— START OF Exercise inputs —
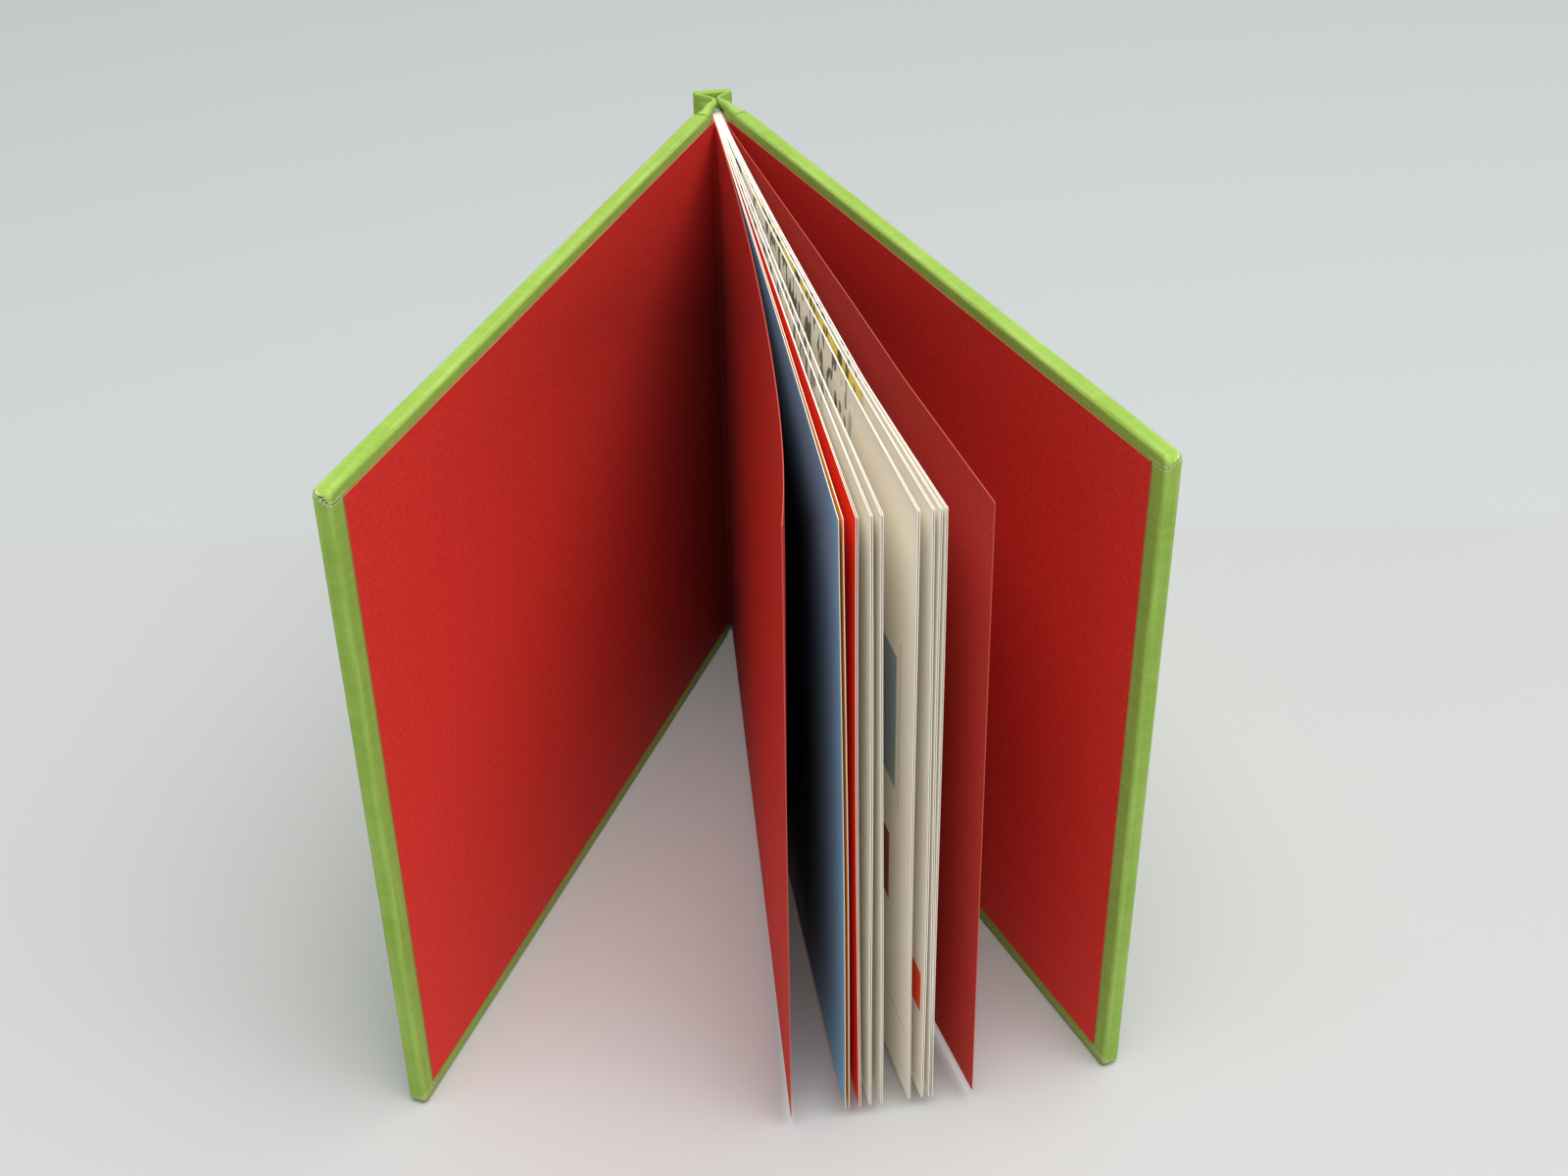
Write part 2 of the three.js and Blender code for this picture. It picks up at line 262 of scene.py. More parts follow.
# %% Paper group
fibre, enter, leave = group(
    "felted_fibre",
    [("Surface", "Vector", None), ("Cloud Size", "Float", 60.0), ("Tooth Size", "Float", 2500.0)],
    [("Cloud", "Float"), ("Tooth", "Float"), ("Fleck", "Float")],
)
cloud = add(fibre, "ShaderNodeTexNoise")
tooth = add(fibre, "ShaderNodeTexNoise")
fleck = add(fibre, "ShaderNodeTexNoise")
for node, size, detail in ((cloud, "Cloud Size", 4.0), (tooth, "Tooth Size", 2.0)):
    feed(fibre, node.inputs["Vector"], enter["Surface"])
    feed(fibre, node.inputs["Scale"], enter[size])
    node.inputs["Detail"].default_value = detail
feed(fibre, fleck.inputs["Vector"], enter["Surface"])
fleck.inputs["Scale"].default_value = 700.0
feed(fibre, leave["Cloud"], cloud.outputs["Fac"])
feed(fibre, leave["Tooth"], tooth.outputs["Fac"])
feed(fibre, leave["Fleck"], between(fibre, fleck.outputs["Fac"], 0.64, 0.72))
print("fibre group:", len(fibre.nodes), "nodes")

# %% [markdown]
# The green cloth is matt, and paler where hands and shelves have rubbed the arrises. Each
# cloth mesh carries that as a number at every vertex, called rub, and a UV map in metres so
# that the threads run along the board and turn over its edges. At each fore corner two
# turn-ins meet in a mitre. Its seam is where one sloping plane cuts the cloth, so the
# distance from that plane draws the dark slit and its frayed lips.

# %% Green cloth
green_cloth, tree, shader = material("green_book_cloth")
surface = add(tree, "ShaderNodeUVMap", uv_map="threads").outputs["UV"]
threads = placed(tree, weave, Surface=surface, Threads=2100.0)
dust = placed(tree, fibre, Surface=surface, Cloud_Size=45.0)
rub = attribute_value(tree, "rub")
patchy = calc(tree, "MULTIPLY", rub, between(tree, dust["Cloud"], 0.25, 0.75))
deep = tint(tree, threads["Slub"], srgb(119, 155, 44), srgb(163, 199, 84))
faded = tint(tree, between(tree, dust["Cloud"], 0.35, 0.7), deep, srgb(152, 190, 82))
mixed = tint(tree, calc(tree, "MULTIPLY", dust["Cloud"], 0.5), deep, faded)
worn = tint(tree, calc(tree, "MULTIPLY", patchy, 0.45), mixed, srgb(190, 216, 126))
shade = between(tree, threads["Height"], 0.7, 1.6)
woven = tint(tree, shade, tint(tree, 0.16, worn, srgb(60, 90, 20)), worn)
on_board = add(tree, "ShaderNodeSeparateXYZ")
feed(tree, on_board.inputs[0], attribute_value(tree, "on_board", "Vector"))
SEAM_SHIFT, SEAM_RAGGED = 0.13, 0.6
SLIT_WIDTH, LIP_WIDTH = 0.13, 0.7
sloping = calc(
    tree, "MULTIPLY_ADD", on_board.outputs["Y"], SEAM_SLOPE, -MM * (SEAM_DROP + SEAM_SHIFT)
)
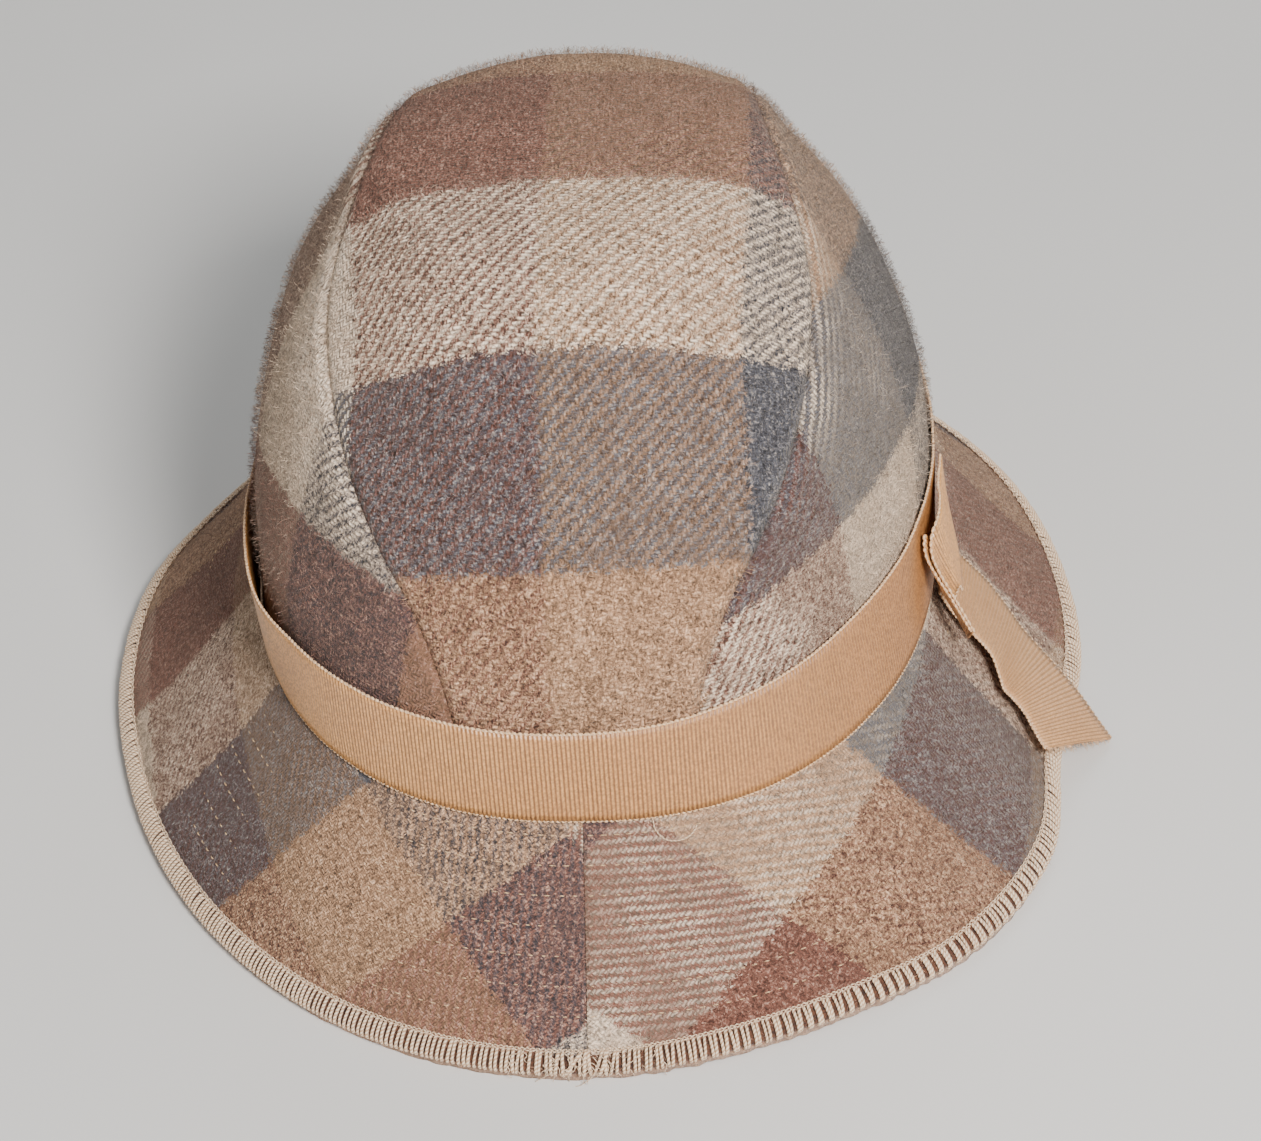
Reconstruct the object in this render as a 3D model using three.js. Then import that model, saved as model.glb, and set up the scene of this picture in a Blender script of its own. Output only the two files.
— END OF Exercise inputs —
What is asked: Repeat the records above line by line, from the first line through the line that contains "# distance from".

Task output:
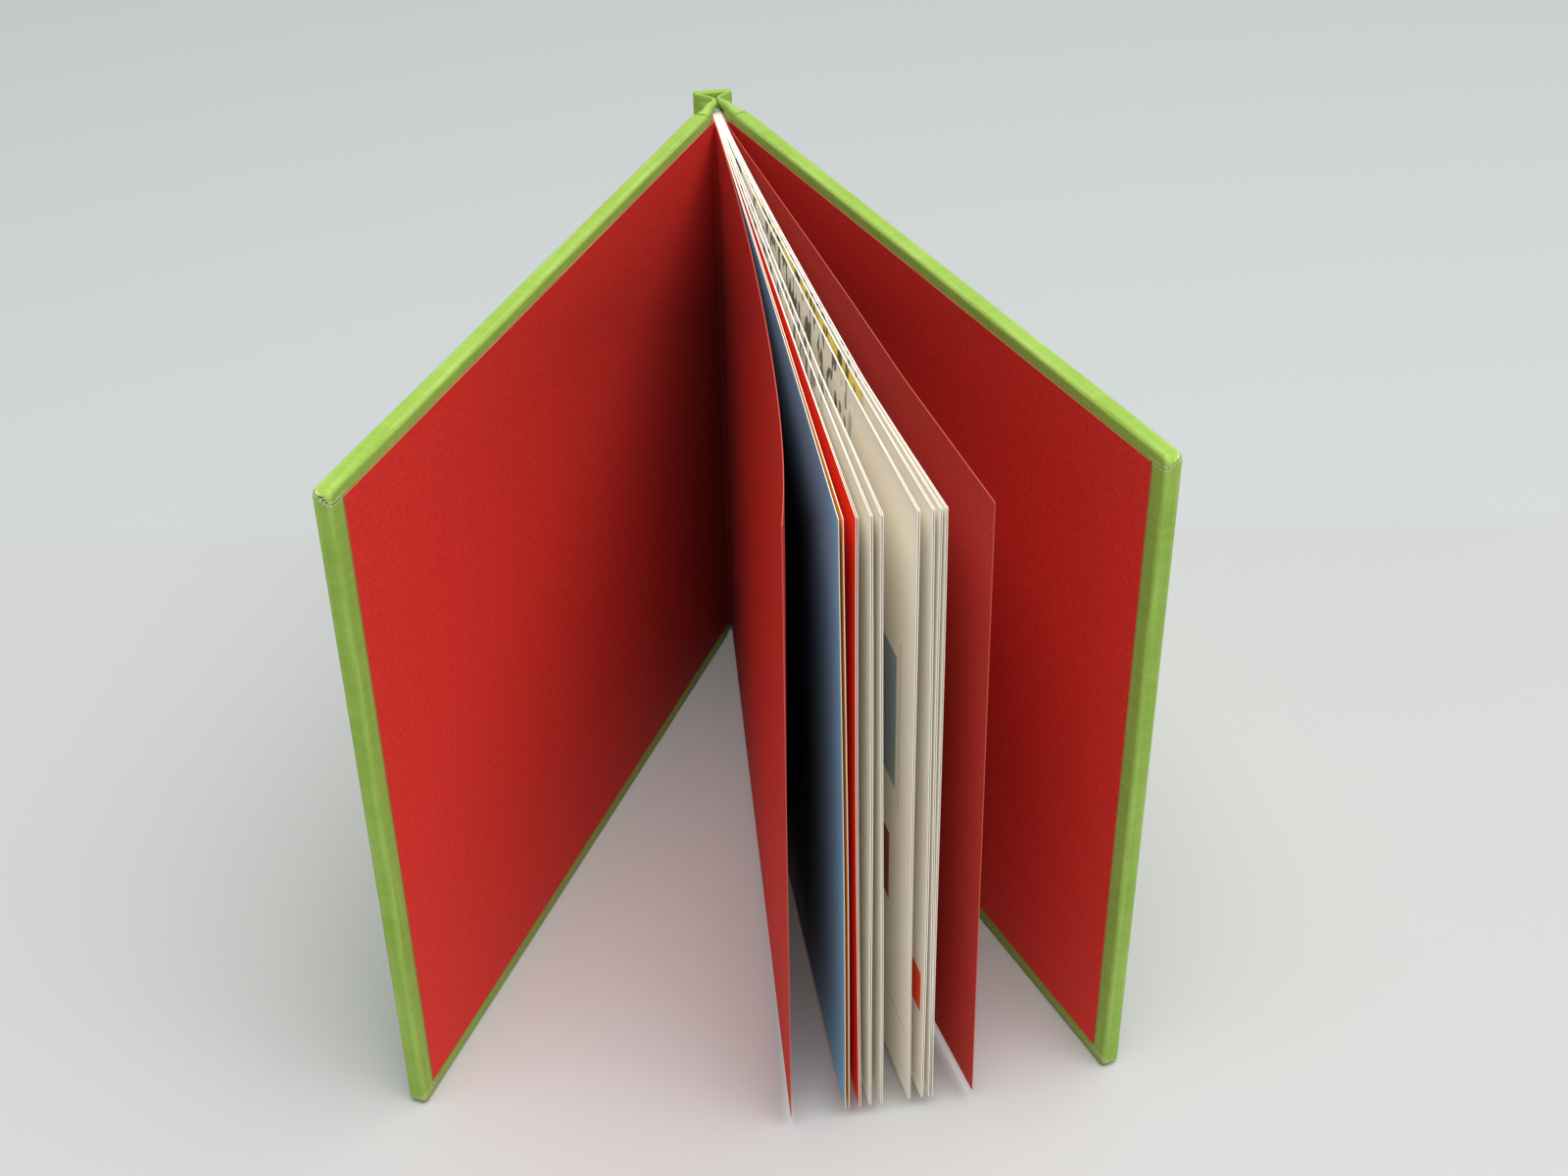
Write part 2 of the three.js and Blender code for this picture. It picks up at line 262 of scene.py. More parts follow.
# %% Paper group
fibre, enter, leave = group(
    "felted_fibre",
    [("Surface", "Vector", None), ("Cloud Size", "Float", 60.0), ("Tooth Size", "Float", 2500.0)],
    [("Cloud", "Float"), ("Tooth", "Float"), ("Fleck", "Float")],
)
cloud = add(fibre, "ShaderNodeTexNoise")
tooth = add(fibre, "ShaderNodeTexNoise")
fleck = add(fibre, "ShaderNodeTexNoise")
for node, size, detail in ((cloud, "Cloud Size", 4.0), (tooth, "Tooth Size", 2.0)):
    feed(fibre, node.inputs["Vector"], enter["Surface"])
    feed(fibre, node.inputs["Scale"], enter[size])
    node.inputs["Detail"].default_value = detail
feed(fibre, fleck.inputs["Vector"], enter["Surface"])
fleck.inputs["Scale"].default_value = 700.0
feed(fibre, leave["Cloud"], cloud.outputs["Fac"])
feed(fibre, leave["Tooth"], tooth.outputs["Fac"])
feed(fibre, leave["Fleck"], between(fibre, fleck.outputs["Fac"], 0.64, 0.72))
print("fibre group:", len(fibre.nodes), "nodes")

# %% [markdown]
# The green cloth is matt, and paler where hands and shelves have rubbed the arrises. Each
# cloth mesh carries that as a number at every vertex, called rub, and a UV map in metres so
# that the threads run along the board and turn over its edges. At each fore corner two
# turn-ins meet in a mitre. Its seam is where one sloping plane cuts the cloth, so the
# distance from that plane draws the dark slit and its frayed lips.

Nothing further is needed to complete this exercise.